The normally flamboyant Venezuelan leader’s intervention on behalf of the two American detainees — who denied charges of spying — was deliberately low-key, Porras said.
“It shows a respectful, diplomatic, discreet move can have positive results for US citizens. That was not necessarily the attitude of the State Department and US authorities who demand and pressure in a rather arrogant way,” he said.
In Washington, a State Department official said: “We are relieved and happy that Josh and Sean are safe with their families” and had no further comment.
Chavez frequently accuses right-wing US politicians of demonizing ideological opponents like Iran and Venezuela, which are allies in the OPEC group of oil producers, as a pretext for aggressive moves like possible invasions.

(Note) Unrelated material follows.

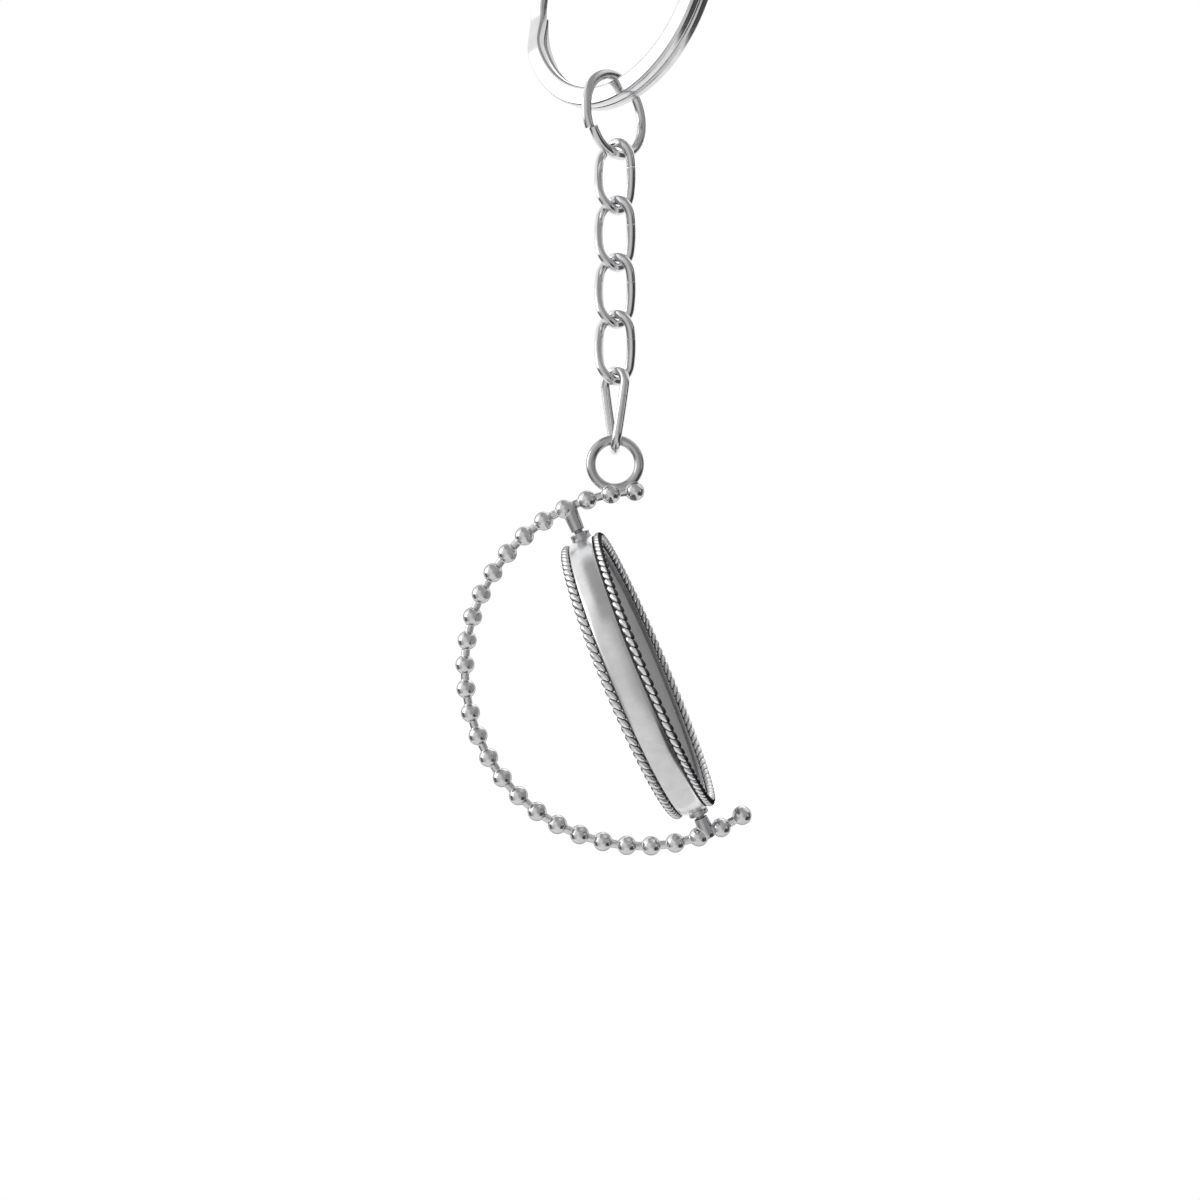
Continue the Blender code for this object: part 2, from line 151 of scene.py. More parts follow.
class KeychainWireSizes(bpy.types.PropertyGroup):
    """Sizes of the split ring, the connector and the chain."""

    ring_diameter: length("Ring diameter", 0.0254, "Outer diameter of the split ring")
    ring_depth: length("Ring depth", 0.00195, "Depth of the split ring's wire, from inner to outer edge")
    ring_turn: length("Turn width", 0.00105, "Width of one turn of the split ring")
    ring_gap: length("Turn gap", 0.00006, "Gap between the split ring's two turns")
    ring_round: length("Ring rounding", 0.00034, "Rounding of the split ring's edges")
    ring_heading: angle("Ring heading", -44, "Turn of the split ring's plane about the vertical")
    ring_jog: angle("Jog span", 24, "Arc over which the wire crosses from one turn to the other")
    ring_jog_place: angle("Jog place", 191, "Place of the crossing on the ring")
    ring_reach: angle("End reach", 10, "Reach of the wire's thin end past the crossing's middle")
    ring_end: angle("End gap", 10, "Arc between the crossing and the wire's blunt end")
    connector_diameter: length("Connector diameter", 0.0088, "Outer diameter of the jump ring")
    connector_wire: length("Connector wire", 0.0010, "Diameter of the jump ring's wire")
    connector_heading: angle("Connector heading", 45, "Turn of the jump ring's plane about the vertical")
    connector_cut: angle("Cut place", 212, "Place of the cut in the jump ring")
    connector_cut_gap: length("Cut gap", 0.00006, "Width of the cut in the jump ring")
    connector_cut_offset: length("Cut offset", 0.00045, "How far the cut ends are out of line")
    link_width: length("Link width", 0.0042, "Outer width of a chain link")
    link_wire: length("Link wire", 0.00095, "Diameter of the chain's wire")
    link_seam: length("Link seam", 0.00001, "Gap where a link's ends meet")
    link_heading: angle("Link heading", -45, "Turn of each link's upper bend about the vertical")
    link_twist: angle("Link twist", 90, "Twist of a chain link from its top to its bottom")
    last_twist: angle("Pendant link twist", -45, "Twist of the last link")
    wire_sides: IntProperty(name="Wire sides", description="Points round a wire", default=24, min=8)


class KeychainPendantSizes(bpy.types.PropertyGroup):
    """Sizes of the crescent frame, the pivots and the disc."""

    loop_diameter: length("Loop diameter", 0.0058, "Outer diameter of the hanging loop")
    loop_wire: length("Loop wire", 0.00096, "Thickness of the hanging loop")
    loop_place: angle("Loop place", 97.6, "Place of the hanging loop on the arc")
    arc_radius: length("Arc radius", 0.01774, "Radius of the arc through the beads' middles")
    first_bead: angle("First bead", 92.4, "Place of the first bead on the arc")
    last_bead: angle("Last bead", 304.2, "Place of the last bead on the arc")
    bead: length("Bead", 0.0019, "Diameter of a bead")
    neck: length("Neck", 0.00084, "Diameter of the neck between two beads")
    bead_count: IntProperty(name="Beads", description="Beads along the arc", default=28, min=2)
    boss_root: length("Boss root", 0.0016, "Diameter of a frame boss at the arc")
    boss_tip: length("Boss tip", 0.00135, "Diameter of a frame boss at its tip")
    pin: length("Pin", 0.0009, "Diameter of a pivot pin")
    pin_play: length("Pin play", 0.00006, "Radial clearance round a pivot pin")
    pin_shown: length("Pin shown", 0.00030, "Length of pin between the two bosses")
    pin_seat: length("Pin seat", 0.00075, "Depth of the hole in a frame boss")
    disc_boss: length("Disc boss", 0.0020, "Diameter of the rim's flanged boss")
    disc_boss_height: length("Disc boss height", 0.0006, "Height of the rim's boss over its band")
    band: length("Band", 0.0294, "Diameter of the disc's smooth band")
    band_width: length("Band width", 0.00244, "Width of the smooth band")
    band_crown: length("Band crown", 0.00016, "Bulge of the band across its width")
    tray: length("Tray", 0.0256, "Diameter of the tray that seats an insert")
    lip: length("Lip", 0.00092, "Width of the lip round the tray")
    rim_width: length("Rim width", 0.0029, "Width of the rim over both lips")
    web: length("Web", 0.0006, "Thickness of the wall between the trays")
    rope: length("Rope", 0.00088, "Thickness of the rope border")
    rope_lay: length("Rope lay", 0.00090, "Distance from one lobe of the rope to the next")
    rope_slant: angle("Rope slant", 42, "Lean of the lobes from the disc's own axis")
    rope_valley: FloatProperty(
        name="Rope valley", description="Thickness of the rope between two lobes, as a share",
        default=0.54, min=0, max=1, subtype="FACTOR"
    )
    insert: length("Insert", 0.0251, "Diameter of an insert")
    insert_thickness: length("Insert thickness", 0.0005, "Thickness of an insert")
    seat_gap: length("Seat gap", 0.00005, "Gap between pieces that lie on each other")
    pad_thickness: length("Pad thickness", 0.00015, "Thickness of the glue pad")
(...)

“There are two possibilities: they are ill-informed people or ill-intentioned people,” Porras said of the persistent accusations that Venezuela and Iran are a menace to stability.
“Venezuela has always shown its peaceful nature.”
Eva Golinger, a Venezuelan-American lawyer who lives in Caracas and is a friend of Chavez, told Reuters she brought the American hikers’ case to his attention back in 2009 because she knew a friend of theirs.
“They have strong, progressive politics. I gave my word to Chavez that they did not appear to be spies,” she said. “He was immediately open to doing something.”